Go Because you Need to Make Connections. Adoptees exist within a world that does not well meet our holistic, adoption-specific needs. There’s no guarantee of post-adoption support. There’s no streamlined process for accessing information. There is no mainstreamed advertisement about the unresolved policy issues we face. Our needs are highly politicized—who has their needs met and to what degree those needs are me—is dependent upon the knowledge of what supports exist and how to access them. We need to take every opportunity to have conversations, “what do you need and how can I help you?” Connecting within the adoption community, adoptees exchanging their “survive” and their “thrive” tools, is vital to the welfare of all adoptees.

Go Because the Needs of Korean American Adoptees are your Needs. My participation in the adoption community, at first, was entirely centered on aspects of adoption that impact me personally: my reunion, my birth record. Plainly, I first moved into community action for my own benefit. When we first embark out into adoption community spaces adoptees may be driven by our own needs—whatever they may be. But it’s not OK when we never move past that. Adoptees must be each others allies, and that’s so much more than simply saying we’re allies. At KAAN, it’s all of us adoptees showing up for Korean American adoptees. If the needs of Korean American adoptees aren’t met, none of our needs are met. If their voices aren’t respected, none of our voices are respected. If their work and contributions aren’t valued, none of us are valued.
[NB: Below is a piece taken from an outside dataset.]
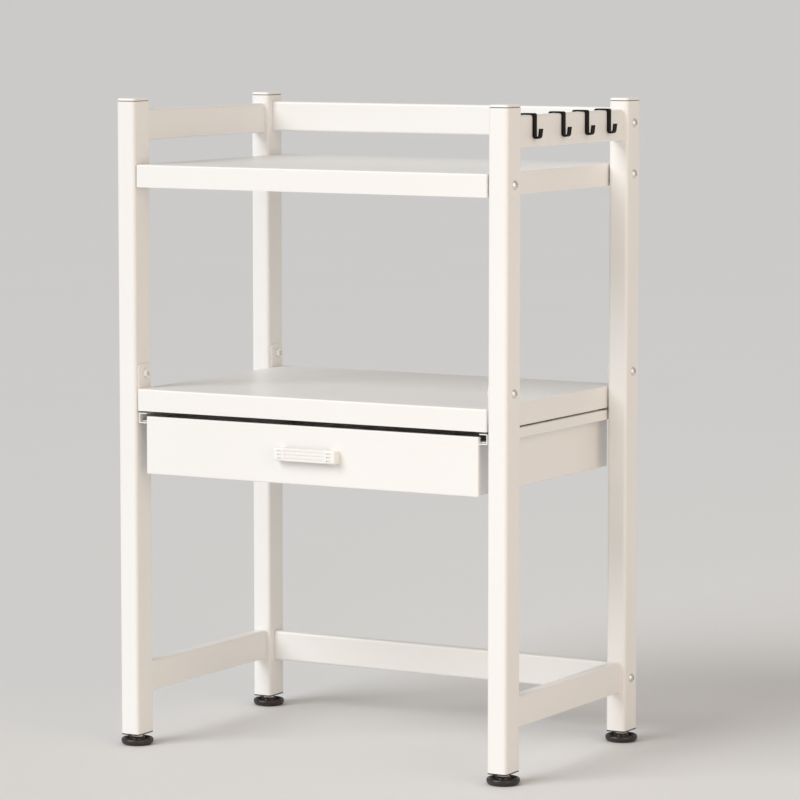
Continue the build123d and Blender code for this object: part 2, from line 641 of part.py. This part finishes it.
for end_name, sy in ENDS:
    save(stiffener(TOP_SHELF_Z, sy * STIFF_PITCH / 2), f"top_shelf_stiffener_{end_name}")
    save(stiffener(MIDDLE_SHELF_Z, sy * STIFF_PITCH / 2), f"middle_shelf_stiffener_{end_name}")
save(shelf_lugs(), "middle_shelf_lugs")
save(lug_nuts(), "middle_shelf_nuts")
save(runner_spacers(), "runner_spacers")
save(runner_rivets(), "runner_rivets")
save(drawer_tray(), "drawer_tray")
save(drawer_inner_front(), "drawer_inner_front")
save(drawer_end(DRAWER_REAR, -1), "drawer_back")
save(drawer_front(), "drawer_front")
save(drawer_handle(), "drawer_handle")
save(handle_screws(), "handle_screws")
for number, y in enumerate(HOOK_Y, 1):
    save(strap_hook(y), f"hook_{number}")
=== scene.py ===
import math

import bmesh
import bpy
from mathutils import Matrix, Vector


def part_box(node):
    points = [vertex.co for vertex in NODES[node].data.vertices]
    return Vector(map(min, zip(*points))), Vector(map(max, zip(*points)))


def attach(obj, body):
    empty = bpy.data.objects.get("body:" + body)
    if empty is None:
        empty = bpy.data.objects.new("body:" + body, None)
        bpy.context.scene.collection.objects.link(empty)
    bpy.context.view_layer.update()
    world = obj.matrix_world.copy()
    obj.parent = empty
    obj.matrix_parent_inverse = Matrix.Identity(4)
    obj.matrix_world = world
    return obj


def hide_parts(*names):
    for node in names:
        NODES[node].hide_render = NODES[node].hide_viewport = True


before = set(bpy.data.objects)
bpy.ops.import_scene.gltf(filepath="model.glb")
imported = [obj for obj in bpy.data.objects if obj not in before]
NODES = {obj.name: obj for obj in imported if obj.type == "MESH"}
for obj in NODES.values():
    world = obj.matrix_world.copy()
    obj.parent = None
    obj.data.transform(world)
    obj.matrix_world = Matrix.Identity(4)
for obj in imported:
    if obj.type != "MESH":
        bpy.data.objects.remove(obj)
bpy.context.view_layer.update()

MM = 0.001
SIDES = ("left", "right")
ENDS = ("front", "rear")

# Camera, in millimetres and degrees, in the frame of the part
CAMERA_AT = (2439.7, -4275.3, 942.1)
CAMERA_AZIMUTH = 29.42
CAMERA_PITCH = 5.964
CAMERA_LENS = 180.52
CAMERA_SENSOR = 36.0
CAMERA_NEAR = 0.1  # metres
CAMERA_FAR = 1000.0  # metres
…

MY SHORT LIST OF RECOMMENDED SESSIONS Click here for full schedule and details. There are over thirty sessions and support forums, with general sessions open to all adults and adult-adoptee-only sessions in every block. We also offer youth and childcare programming for younger adoptees and siblings or children of adoptees.

  1. The 2016 Presidential Election, Race, and Microaggressions within the Family, with Dr. Kimberly McKee. Adoptee attendees will have the opportunity to connect and exchange tools with one another on responding to and navigating racial microaggressions they encounter during election season—particularly within their adoptive families.

  2. Living With Challenges, with Shannon Jordan, Kristin Jordan, and Jaime Hooker. This workshop will highlight the intersections of adoption, race, and ability. Adoptee attendees will learn tools shared by other adoptees, for navigating barriers to their needs and wellness.

  3. LGBTQ Adoptees and Allies: Open Forum, with Michael Burdan, Kate Zielaskowski MS, Alex Myung Wager. Adoptees have the opportunity to hear the experiences of adoptee members of the LGBTQ community and discuss sexual orientation, gender identity, and being adopted in a safe space—as well as learn how to be an ally to adoptee members of the LGBTQ community.

  4. Understanding the “Good” Adoptee, with Katie Jae Naftzger LICSW. Adoptee attendees have the opportunity to confront the pervasive and iconic concept of being a “good adoptee” which impacts us all in different ways.

  5. Recentering Our Conversations About Race, with Erica Gehringer, JaeRan Kim PhD, MSW, LISW, Katie Bozek Ph.D., LMFT, and Susan Harris O’Connor MSW. Adoptee attendees can learn what to do when conversations about race and racism are re-centered onto the reactions and feelings of white people. For me, I’m going to understand ways in which my voice may be de-railing important conversations about race—and how to knock that off.


I’ll be looking for you at #KAAN2016!